Quote, without any change, the line that contains "record = json.load(file)" and all lines that follow it to the end of the data below.

_ _ _ _ _ _ _

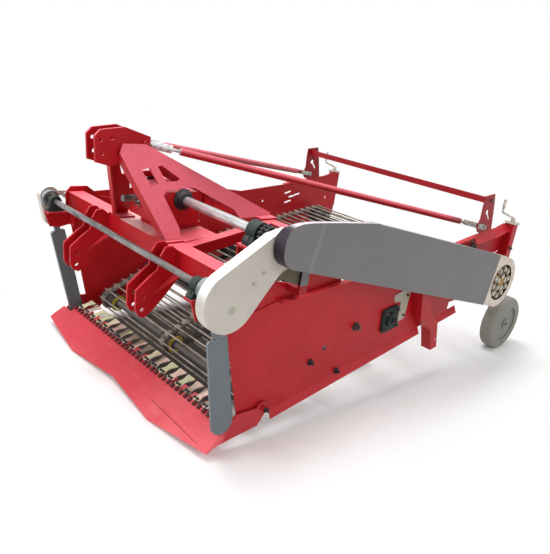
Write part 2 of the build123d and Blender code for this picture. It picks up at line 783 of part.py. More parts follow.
# ---------------------------------------------------------------- eccentric shaft and bearings
disc_r = 30.0
disc_w = 30.0
with BuildPart() as eccentric:
    with BuildSketch(side_plane(-(far_out - 12))):
        with Locations(shake_axis):
            Circle(shake_r)
    extrude(amount=far_out - 12 + cover_out - 14)
    for s in (-1, 1):
        with BuildSketch(side_plane(s * (arm_x - disc_w / 2))):
            with Locations((shake_axis[0] - throw, shake_axis[1])):
                Circle(disc_r)
        extrude(amount=s * disc_w)
keep(eccentric.part, "eccentric_shaft")

for side, s in SIDES:
    with BuildPart() as pillow:
        with BuildSketch(side_plane(s * (shelf_in + 10))):
            with Locations(shake_axis):
                Circle(34)
            with BuildLine():
                Polyline((-48, shelf_top), (60, shelf_top), (60, shelf_top + 14), (32, shelf_top + 34),
                         (-32, shelf_top + 34), (-48, shelf_top + 14), close=True)
            make_face()
            with Locations(shake_axis):
                Circle(shake_r + run_fit, mode=Mode.SUBTRACT)
        extrude(amount=s * 42)
    keep(pillow.part, f"{side}_eccentric_bearing")

# ---------------------------------------------------------------- arms from the eccentrics to the share
eye_clear = 2 * throw + 1.0
eye_r = disc_r + eye_clear
arm_back = 10.0                # the arm's body lies this much behind the line through its pins
arm_top = 215.0                # its neck starts this far below the eccentric
pin_r = 12.0
arm_slope = atan2(shake_axis[1] - arm_foot[1], shake_axis[0] - arm_foot[0])
arm_length = hypot(shake_axis[1] - arm_foot[1], shake_axis[0] - arm_foot[0])


def arm_plane(x):
    """Plane across X at the arm's foot, with its own X up along the arm."""
    return Plane(origin=(x, *arm_foot), x_dir=(0, cos(arm_slope), sin(arm_slope)), z_dir=(1, 0, 0))


for side, s in SIDES:
    with BuildPart() as arm:
        with BuildSketch(arm_plane(s * arm_x - arm_w / 2)):
            with BuildLine():
                # its own Y points forwards
                Polyline((0, -arm_back - arm_d / 2), (arm_length - arm_top, -arm_back - arm_d / 2),
                         (arm_length - arm_top + 24, -14), (arm_length - arm_top + 24, 14),
                         (arm_length - arm_top, -arm_back + arm_d / 2), (0, -arm_back + arm_d / 2), close=True)
            make_face()
            with Locations((0, -arm_back)):
                Circle(arm_d / 2)
        extrude(amount=arm_w)
        with BuildSketch(arm_plane(s * arm_x - disc_w / 2)):
            with BuildLine():
                Polyline((arm_length - arm_top, -14), (arm_length, -14), (arm_length, 14), (arm_length - arm_top, 14),
                         close=True)
            make_face()
            with Locations((arm_length, 0)):
                Circle(eye_r + 10)
            with Locations((arm_length, 0)):
                Circle(eye_r, mode=Mode.SUBTRACT)
        extrude(amount=disc_w)
        with BuildSketch(arm_plane(s * arm_x - arm_w / 2)):
            Circle(pin_r + run_fit)
        extrude(amount=arm_w, mode=Mode.SUBTRACT)
    keep(arm.part, f"{side}_arm")

# ---------------------------------------------------------------- share and tines
share_slope = radians(share_rise)
share_plane = Plane(origin=(0, 0, 0), x_dir=(1, 0, 0), z_dir=(0, -sin(share_slope), cos(share_slope)))
share_run = share_depth / cos(share_slope)     # along the slope
half = share_width / 2
notch_x = arm_x - arm_w / 2 - 8     # rear corners are cut away round the feet of the arms
notch_run = 145.0 / cos(share_slope)
tine_pitch = 2 * (notch_x - 35.5) / (tine_count - 1)
tine_x = [(index - (tine_count - 1) / 2) * tine_pitch for index in range(tine_count)]
tine_rise = radians(14)        # slope of the tines
lug_w = 30.0
# rear edge of the share's upper face, Y and Z
tine_start = (share_run * cos(share_slope) - share_t * sin(share_slope),
              share_run * sin(share_slope) + share_t * cos(share_slope))
with BuildPart() as share:
    with BuildSketch(share_plane):
        with BuildLine():
            Polyline((-half, 63), (-423, 0), (0, 45), (423, 0), (half, 63), (half, notch_run),
                     (notch_x, notch_run), (notch_x, share_run), (-notch_x, share_run),
                     (-notch_x, notch_run), (-half, notch_run), close=True)
        make_face()
    extrude(amount=share_t)
    # lugs that carry the tines
    for x in tine_x:
        with BuildSketch(side_plane(x - lug_w / 2)):
            with BuildLine():
                Polyline(tine_start, (tine_start[0] + 44 * cos(tine_rise), tine_start[1] + 44 * sin(tine_rise)),
                         (tine_start[0] + 46 * cos(tine_rise), tine_start[1] + 44 * sin(tine_rise) - 9),
                         (share_depth - 12, tine_start[1] - 20), close=True)
            make_face()
        extrude(amount=lug_w)
    # side plates back to the pivots, and the lugs under the arms
    for s in (-1, 1):
        plate_x = panel_out + clear
        with BuildSketch(side_plane(s * plate_x)):
            with BuildLine():
                Polyline((100, 34), (216, 52), (377, 70), (428, 140), (430, 184), (400, 200), (370, 190),
                         (359, 174), (232, 178), (150, 112), close=True)
            make_face()
            with Locations(share_pivot):
                Circle(12 + run_fit, mode=Mode.SUBTRACT)
        extrude(amount=s * 10)
        # inner lug and pin of the arm
        with BuildSketch(side_plane(s * (notch_x - 10))):
            with BuildLine():
                Polyline((150, 80), (arm_foot[0] + 20, arm_foot[1] - 18), (arm_foot[0] + 20, arm_foot[1] + 18),
                         (160, 116), close=True)
            make_face()
        extrude(amount=s * 10)
        with BuildSketch(side_plane(s * (notch_x - 4))):
            with Locations(arm_foot):
                Circle(pin_r)
        extrude(amount=s * (plate_x + 4 - notch_x))
keep(share.part, "share")

tine_t = 5.0
tine_outline = [(-26, 0), (-26, 30), (-15, 62), (-30, 128), (0, 116), (30, 128), (15, 62), (26, 30), (26, 0)]
tine_plane = Plane(origin=(0, tine_start[0], tine_start[1] + touch), x_dir=(1, 0, 0),
                   z_dir=(0, -sin(tine_rise), cos(tine_rise)))
with BuildPart() as tines:
    for x in tine_x:
        with BuildSketch(tine_plane):
            with BuildLine():
                Polyline(*[(x + u, v) for u, v in tine_outline], close=True)
            make_face()
        extrude(amount=tine_t)
keep(tines.part, "share_tines")


# ---------------------------------------------------------------- rod chain
chain_stack = 3 * touch + belt_t + 2 * rod_r   # belt and rods, with the gaps between them


def round_loop(rollers, grow):
    """Straight runs and tangent arcs round the rollers; grow moves the path outwards.

    Each roller is (Y, Z, radius, side): side 1 for a roller inside the loop, which the belts
    run on, and -1 for one outside it, which carries the rods. Returns for each roller the
    points where the path meets and leaves it, with the middle of the arc between them.
    """
    radii = [r + grow if side > 0 else grow - r - chain_stack for _, _, r, side in rollers]
    count = len(rollers)
    normals = []
    for i in range(count):
        j = (i + 1) % count
        dy, dz = rollers[j][0] - rollers[i][0], rollers[j][1] - rollers[i][1]
        normals.append(atan2(dz, dy) - acos((radii[i] - radii[j]) / hypot(dy, dz)))
    arcs = []
    for i in range(count):
        y, z = rollers[i][:2]
        first, last = normals[i - 1], normals[i]
        turn = (last - first + pi) % (2 * pi) - pi
        if radii[i] > 0 and turn < 0:
            turn += 2 * pi
        arcs.append([(y + radii[i] * cos(a), z + radii[i] * sin(a)) for a in (first, first + turn / 2, first + turn)])
    return arcs


def draw_loop(arcs):
    """Lines and arcs of a loop, in the BuildLine block that is open."""
    for i, (first, middle, last) in enumerate(arcs):
        ThreePointArc(first, middle, last)
        Line(last, arcs[(i + 1) % len(arcs)][0])


with BuildPart() as belts:
    for x in belt_x:
        with BuildSketch(side_plane(x - belt_w / 2)):
            with BuildLine():
                draw_loop(round_loop(chain_rollers, touch + belt_t))
            make_face()
            with BuildLine():
                draw_loop(round_loop(chain_rollers, touch))
            make_face(mode=Mode.SUBTRACT)
        extrude(amount=belt_w)
keep(belts.part, "chain_belts")

with BuildLine(side_plane(0)) as rod_line:
    draw_loop(round_loop(chain_rollers, 2 * touch + belt_t + rod_r))
rod_path = rod_line.wires()[0]
rod_count = round(rod_path.length / rod_pitch)
with BuildPart() as rods:
    for index in range(rod_count):
        spot = rod_path.position_at(index / rod_count)
        with BuildSketch(side_plane(-rod_length / 2)):
            with Locations((spot.Y, spot.Z)):
                Circle(rod_r)
    extrude(amount=rod_length)
keep(rods.part, "chain_rods")
print("rods", rod_count, "loop", round(rod_path.length))

# ---------------------------------------------------------------- rollers of the rod chain
wide_roller = 130.0            # under the outer belts
middle_roller = 100.0
roller_places = ((-(panel_x - 129.0), wide_roller), (0.0, middle_roller), (panel_x - 129.0, wide_roller))
inside = panel_x - touch
roller_sets = (                # name, then the place in chain_rollers and the two ends of each shaft
    ("front_rollers", ((0, -inside, inside),)),
    ("return_rollers", ((1, -inside, inside),)),
    ("drive_shaft", ((2, -(panel_out + 45), drive_shaft_end),)),
    ("top_rollers", ((3, -(panel_out + 45), panel_out + 45), (4, -inside, inside))),
)
for name, shafts in roller_sets:
    with BuildPart() as rollers:
        for index, right_end, left_end in shafts:
            y, z, r, _ = chain_rollers[index]
            with BuildSketch(side_plane(right_end)):
                with Locations((y, z)):
                    Circle(shaft_r)
            extrude(amount=left_end - right_end)
            for x, width in roller_places:
                with BuildSketch(side_plane(x - width / 2)):
                    with Locations((y, z)):
                        Circle(r)
                extrude(amount=width)
    keep(rollers.part, name)

# flange bearings outside the panels; the left end of the drive shaft is held in the drive case
with BuildPart() as chain_bearings:
    for s, index in ((1, 3), (-1, 2), (-1, 3)):
        y, z = chain_rollers[index][:2]
        with BuildSketch(side_plane(s * (panel_out + touch))):
            with Locations((y, z)):
                RectangleRounded(150, 150, 22, rotation=8)
        extrude(amount=s * 14)
        with BuildSketch(side_plane(s * (panel_out + touch + 14))):
            with Locations((y, z)):
                Circle(44)
        extrude(amount=s * 18)
        with BuildSketch(side_plane(s * (panel_out + touch))):
            with Locations((y, z)):
                Circle(shaft_r + touch)
        extrude(amount=s * 32, mode=Mode.SUBTRACT)
keep(chain_bearings.part, "chain_bearings")

# slip clutch on the end of the drive shaft, in the open end of the case
clutch_r = case_open_r - 8.0
with BuildPart() as clutch:
    with BuildSketch(side_plane(case_in + 12)):
        with Locations(chain_rear):
            Circle(clutch_r)
    extrude(amount=16)
    with BuildSketch(side_plane(case_in + 28)):
        with Locations(chain_rear):
            Circle(34)
            with PolarLocations(clutch_r - 36, 8):
                Circle(9)
    extrude(amount=case_out - case_in - 34)
    with BuildSketch(side_plane(drive_shaft_end + touch)):
        with Locations(chain_rear):
            Circle(shaft_r)
    extrude(amount=case_in + 12 - drive_shaft_end - touch)
keep(clutch.part, "slip_clutch")

# ---------------------------------------------------------------- tie tube and guard plate
tie = (1745.0, 540.0)          # Y and Z of the tube that ties the panels together, inside the chain
with BuildPart() as tie_tube:
    with BuildSketch(side_plane(-panel_x)):
        with Locations(tie):
            Circle(24)
            Circle(19, mode=Mode.SUBTRACT)
    extrude(amount=2 * panel_x)
keep(tie_tube.part, "tie_tube")

with BuildPart() as guard:
    with BuildSketch(side_plane(panel_out + touch)):
        with BuildLine():
            Polyline((1446, 432), (1515, 447), (1526, 640), (1440, 636), (1366, 616), (1376, 574),
                     (1446, 566), close=True)
        make_face()
    extrude(amount=4)
keep(guard.part, "guard_plate")
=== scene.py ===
# %% [markdown]
# # A mounted potato digger: the looks
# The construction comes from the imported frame: every welded plate, shaft and roller is there at
# its real size. This lesson gives each of them a finish, adds the small things that a frame
# leaves out, such as bolts, springs, straps and weld beads, gives the arms, legs and tines their
# true outline, and sets up the studio.

# %% Load the frame
import json
from math import cos, pi, radians, sin

import bpy
import numpy as np
from mathutils import Matrix, Vector


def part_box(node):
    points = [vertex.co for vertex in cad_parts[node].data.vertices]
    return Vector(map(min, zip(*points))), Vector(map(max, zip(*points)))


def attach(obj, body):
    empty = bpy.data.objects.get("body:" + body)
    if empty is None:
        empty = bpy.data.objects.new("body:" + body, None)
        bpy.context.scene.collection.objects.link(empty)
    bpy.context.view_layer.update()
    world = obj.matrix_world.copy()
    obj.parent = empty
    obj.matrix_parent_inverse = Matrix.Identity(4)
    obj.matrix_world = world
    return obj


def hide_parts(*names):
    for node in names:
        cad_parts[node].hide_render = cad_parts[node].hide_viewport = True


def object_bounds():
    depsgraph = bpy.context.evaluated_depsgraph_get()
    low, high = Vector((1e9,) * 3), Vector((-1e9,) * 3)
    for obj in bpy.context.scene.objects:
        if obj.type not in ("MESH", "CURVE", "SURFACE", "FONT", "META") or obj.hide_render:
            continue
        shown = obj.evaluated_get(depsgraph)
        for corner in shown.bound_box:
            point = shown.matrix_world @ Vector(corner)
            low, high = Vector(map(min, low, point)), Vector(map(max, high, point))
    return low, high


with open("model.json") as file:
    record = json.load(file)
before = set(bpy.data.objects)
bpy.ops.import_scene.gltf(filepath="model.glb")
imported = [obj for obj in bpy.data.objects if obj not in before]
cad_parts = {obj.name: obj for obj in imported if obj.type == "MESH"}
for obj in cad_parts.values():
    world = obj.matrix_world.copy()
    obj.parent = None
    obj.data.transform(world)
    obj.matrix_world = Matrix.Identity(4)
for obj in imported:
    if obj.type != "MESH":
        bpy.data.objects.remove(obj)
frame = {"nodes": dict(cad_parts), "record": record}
nodes = frame["nodes"]
cad_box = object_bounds()

# %% [markdown]
# The camera stands to the front left of the machine, a little above its head, and is rolled by
# a few degrees. Its three axes are written as columns: right, up and backwards.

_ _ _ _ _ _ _

- [Answer to this problem]
    record = json.load(file)
before = set(bpy.data.objects)
bpy.ops.import_scene.gltf(filepath="model.glb")
imported = [obj for obj in bpy.data.objects if obj not in before]
cad_parts = {obj.name: obj for obj in imported if obj.type == "MESH"}
for obj in cad_parts.values():
    world = obj.matrix_world.copy()
    obj.parent = None
    obj.data.transform(world)
    obj.matrix_world = Matrix.Identity(4)
for obj in imported:
    if obj.type != "MESH":
        bpy.data.objects.remove(obj)
frame = {"nodes": dict(cad_parts), "record": record}
nodes = frame["nodes"]
cad_box = object_bounds()

# %% [markdown]
# The camera stands to the front left of the machine, a little above its head, and is rolled by
# a few degrees. Its three axes are written as columns: right, up and backwards.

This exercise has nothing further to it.